7 For ease of computation, we calculated the estimates of Euclidean Distance, assuming the equal weight on each feature. The computation may be elaborated with different weights on each feature.
8 Although the analysis with the resultant mock-witness indices was not part of our preregistration, we included them based on the suggestions of two anonymous reviewers.
9 However, given that researchers may be interested in the degree of bias in TP lineups and that it is possible to hold memory constant experimentally, we additionally calculated resultant assessments of TP lineup fairness based on Penrod (Citation2003)’s classification of guessers and reliable eyewitnesses for interested readers. The calculation methods are available in Supplemental Material 3.
10 Even when including estimates of the resultant mock-witness measures for TP lineups in the same correlation analysis, the correlation patterns did not considerably differ from those in (see Supplemental Material 3).
11 Because estimates of the resultant mock-witness measures were calculated only in TA lineups, those measures were excluded from the moderation analysis.
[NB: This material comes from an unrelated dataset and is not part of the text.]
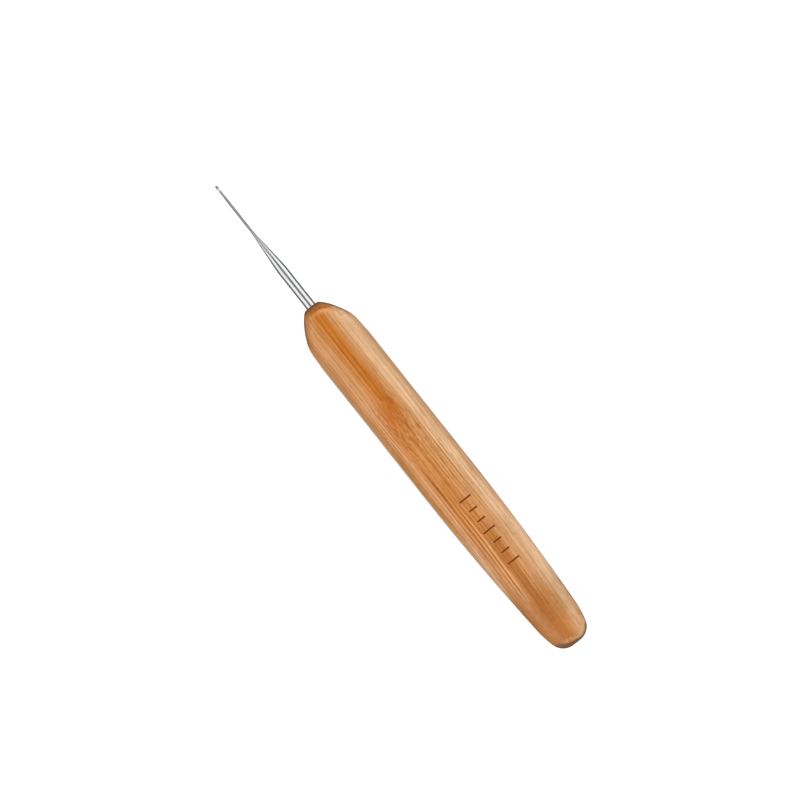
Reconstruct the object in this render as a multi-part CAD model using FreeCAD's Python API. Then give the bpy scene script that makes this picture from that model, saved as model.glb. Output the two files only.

However, an additional multilevel analysis including the resultant mock-witness measures of TP and TA lineups demonstrated that the resultant Lineup Size indices predicted suspect and filler ID rates only in TP lineups, whereas the resultant Lineup Bias indices predicted those DVs in both TP and TA lineups (see Supplemental Material 3).
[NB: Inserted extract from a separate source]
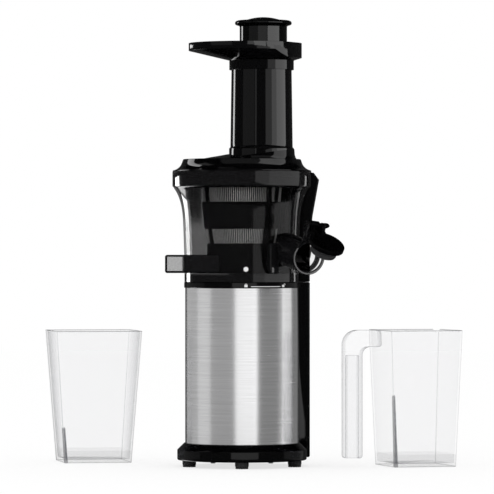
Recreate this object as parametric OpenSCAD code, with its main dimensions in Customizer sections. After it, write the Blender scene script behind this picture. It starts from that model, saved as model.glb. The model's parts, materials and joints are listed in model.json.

12 We would like to express thanks to an anonymous reviewer for raising this point.
13 The distribution of major variables in the meta-analytic review is follows: MTP = 4.08, SDTP = 1.62, and MTA = 3.51, SDTA = 1.24 for Tredoux’s E; MTP = 3.66, SDTP = 1.24, and MTA = 5.39, SDTA = 1.24 for Effective Size; MTP = 0.45, SDTP = 0.15, and MTA = 0.25, SDTA = 0.17 for suspect ID rates; MTP = 0.27, SDTP = 0.16, and MTA = 0.31, SDTA = 0.16 for filler ID rates; and MTP = 0.28, SDTP = 0.11, and MTA = 0.44, SDTA = 0.13 for rejection rates.